=== What you are asked to do ===
Copy out each line of the material below that holds the string "joints".

Data shown start

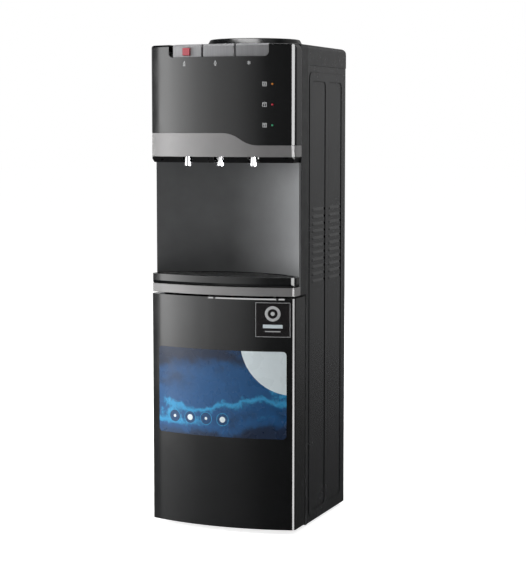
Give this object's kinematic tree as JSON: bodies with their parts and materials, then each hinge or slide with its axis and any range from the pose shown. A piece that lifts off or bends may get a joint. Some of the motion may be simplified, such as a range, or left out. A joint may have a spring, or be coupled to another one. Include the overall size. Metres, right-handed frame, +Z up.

Data shown end
Data shown start

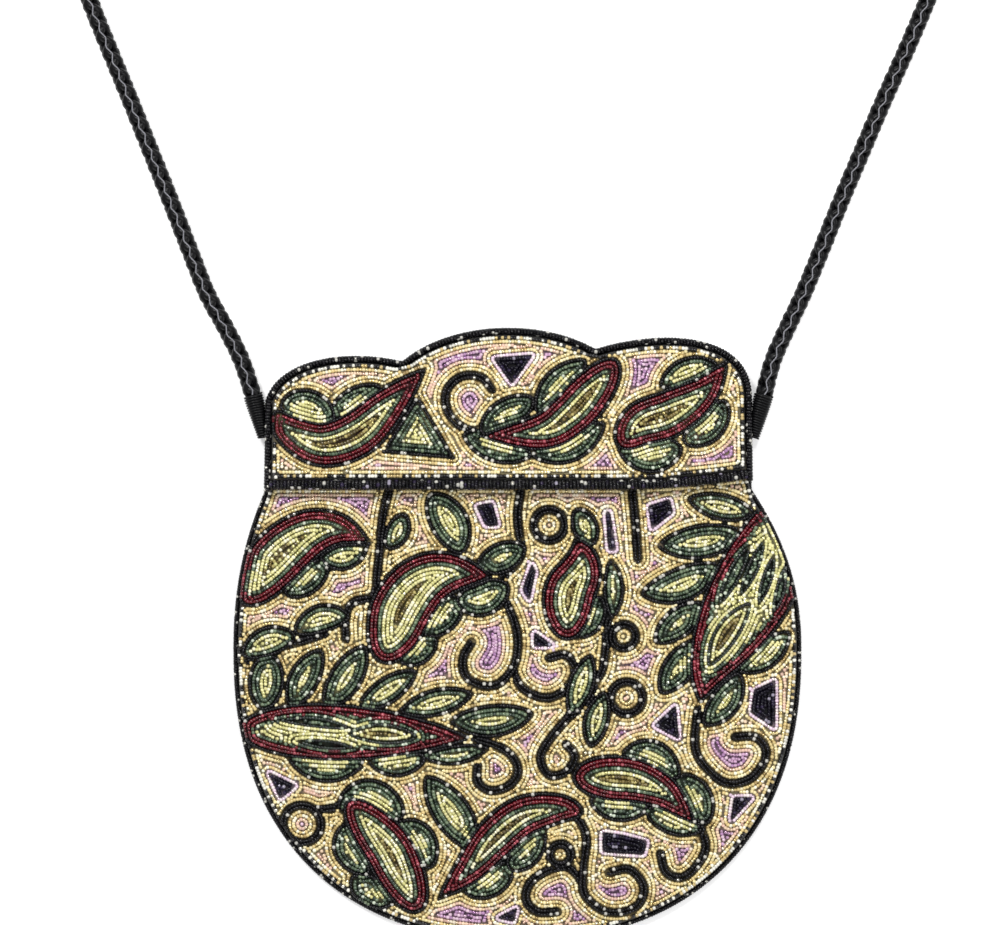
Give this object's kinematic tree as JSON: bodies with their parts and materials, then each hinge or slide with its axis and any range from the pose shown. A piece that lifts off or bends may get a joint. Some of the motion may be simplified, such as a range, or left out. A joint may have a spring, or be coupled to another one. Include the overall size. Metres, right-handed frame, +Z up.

Data shown end
Data shown start

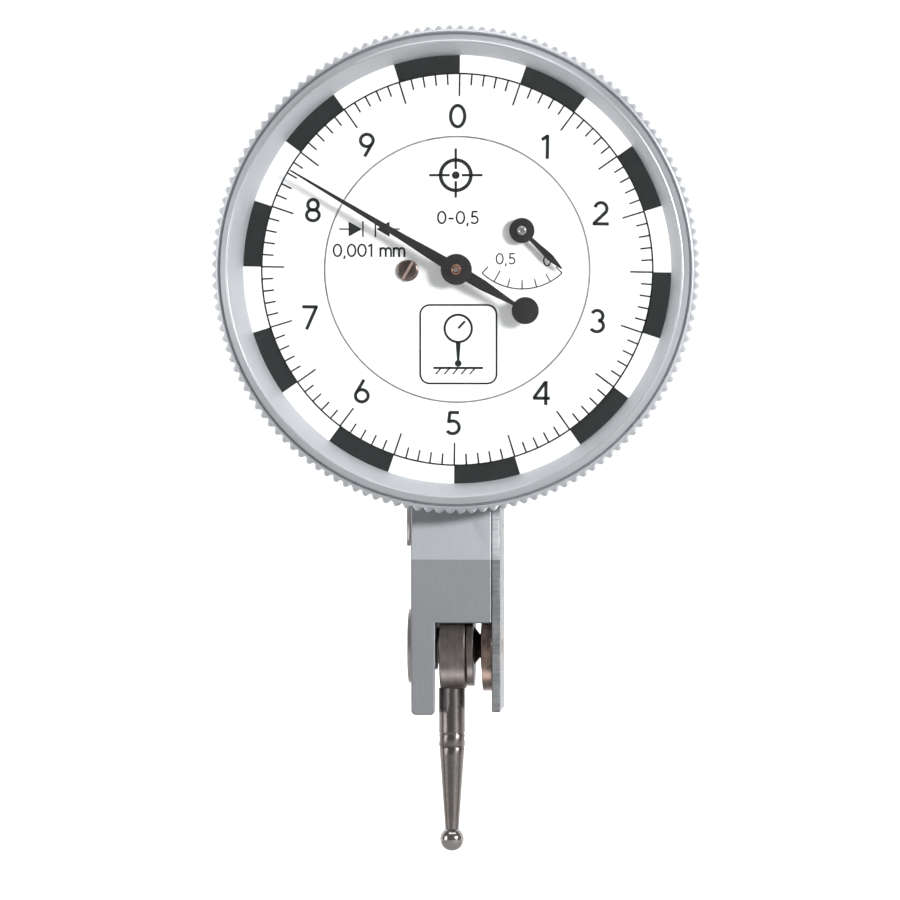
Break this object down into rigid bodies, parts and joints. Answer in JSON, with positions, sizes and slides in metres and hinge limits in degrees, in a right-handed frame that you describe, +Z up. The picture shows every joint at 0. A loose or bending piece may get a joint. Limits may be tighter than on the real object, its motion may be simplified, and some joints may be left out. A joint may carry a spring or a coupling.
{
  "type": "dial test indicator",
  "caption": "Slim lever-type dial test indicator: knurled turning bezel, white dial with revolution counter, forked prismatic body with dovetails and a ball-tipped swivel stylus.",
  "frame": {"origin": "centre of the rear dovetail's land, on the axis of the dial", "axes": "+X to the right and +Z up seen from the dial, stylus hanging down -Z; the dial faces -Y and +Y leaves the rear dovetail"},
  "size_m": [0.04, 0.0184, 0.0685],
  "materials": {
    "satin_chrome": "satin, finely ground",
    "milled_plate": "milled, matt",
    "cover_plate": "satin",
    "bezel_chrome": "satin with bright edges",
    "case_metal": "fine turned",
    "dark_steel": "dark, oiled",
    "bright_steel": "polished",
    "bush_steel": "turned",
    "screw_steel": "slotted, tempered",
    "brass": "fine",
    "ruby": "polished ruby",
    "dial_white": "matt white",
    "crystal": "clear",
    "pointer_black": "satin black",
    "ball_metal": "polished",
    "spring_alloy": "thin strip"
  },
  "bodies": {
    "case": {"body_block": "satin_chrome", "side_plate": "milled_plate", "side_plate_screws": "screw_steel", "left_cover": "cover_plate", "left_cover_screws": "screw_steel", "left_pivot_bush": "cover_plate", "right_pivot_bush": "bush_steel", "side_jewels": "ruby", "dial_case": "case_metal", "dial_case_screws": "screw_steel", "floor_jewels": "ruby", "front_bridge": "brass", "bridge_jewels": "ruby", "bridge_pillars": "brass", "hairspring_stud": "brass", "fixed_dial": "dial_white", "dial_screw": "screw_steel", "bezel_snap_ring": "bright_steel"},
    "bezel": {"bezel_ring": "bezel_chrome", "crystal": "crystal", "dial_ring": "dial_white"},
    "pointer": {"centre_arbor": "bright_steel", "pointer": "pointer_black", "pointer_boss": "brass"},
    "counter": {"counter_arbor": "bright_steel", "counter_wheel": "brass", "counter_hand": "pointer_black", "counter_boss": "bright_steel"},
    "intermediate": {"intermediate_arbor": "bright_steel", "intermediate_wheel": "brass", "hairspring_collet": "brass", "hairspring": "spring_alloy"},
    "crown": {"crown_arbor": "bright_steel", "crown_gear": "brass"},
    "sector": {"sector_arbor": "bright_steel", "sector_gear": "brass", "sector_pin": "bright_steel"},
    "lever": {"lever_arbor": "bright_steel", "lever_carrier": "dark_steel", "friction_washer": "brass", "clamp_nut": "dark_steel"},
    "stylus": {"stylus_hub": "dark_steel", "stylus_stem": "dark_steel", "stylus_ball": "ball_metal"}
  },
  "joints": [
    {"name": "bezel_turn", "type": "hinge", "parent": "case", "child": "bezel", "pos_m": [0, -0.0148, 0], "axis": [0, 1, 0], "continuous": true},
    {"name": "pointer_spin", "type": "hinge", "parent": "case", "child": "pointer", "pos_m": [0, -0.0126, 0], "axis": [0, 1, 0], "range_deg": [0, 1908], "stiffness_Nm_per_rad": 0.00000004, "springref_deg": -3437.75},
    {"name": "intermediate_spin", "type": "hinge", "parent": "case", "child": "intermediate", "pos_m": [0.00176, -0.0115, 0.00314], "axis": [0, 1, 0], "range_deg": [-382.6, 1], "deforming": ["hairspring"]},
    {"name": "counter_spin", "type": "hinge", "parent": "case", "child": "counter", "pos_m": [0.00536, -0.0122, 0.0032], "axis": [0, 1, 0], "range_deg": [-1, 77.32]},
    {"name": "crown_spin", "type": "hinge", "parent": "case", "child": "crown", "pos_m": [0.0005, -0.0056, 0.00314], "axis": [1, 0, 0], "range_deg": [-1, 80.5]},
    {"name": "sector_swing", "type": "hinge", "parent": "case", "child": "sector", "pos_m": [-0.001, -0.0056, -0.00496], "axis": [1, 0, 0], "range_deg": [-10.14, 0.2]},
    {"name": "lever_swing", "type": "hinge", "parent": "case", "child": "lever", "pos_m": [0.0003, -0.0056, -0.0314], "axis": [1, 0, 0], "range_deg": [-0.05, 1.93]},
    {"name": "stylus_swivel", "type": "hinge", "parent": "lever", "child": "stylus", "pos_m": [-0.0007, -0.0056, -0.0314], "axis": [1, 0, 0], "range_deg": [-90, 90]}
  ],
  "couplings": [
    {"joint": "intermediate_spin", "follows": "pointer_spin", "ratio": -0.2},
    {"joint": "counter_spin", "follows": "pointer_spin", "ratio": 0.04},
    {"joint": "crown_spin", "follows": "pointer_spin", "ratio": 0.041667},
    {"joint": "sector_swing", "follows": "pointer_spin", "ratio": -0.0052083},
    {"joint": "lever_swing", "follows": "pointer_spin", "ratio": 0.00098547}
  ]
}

Data shown end

=== The solution ===
Break this object down into rigid bodies, parts and joints. Answer in JSON, with positions, sizes and slides in metres and hinge limits in degrees, in a right-handed frame that you describe, +Z up. The picture shows every joint at 0. A loose or bending piece may get a joint. Limits may be tighter than on the real object, its motion may be simplified, and some joints may be left out. A joint may carry a spring or a coupling.
  "joints": [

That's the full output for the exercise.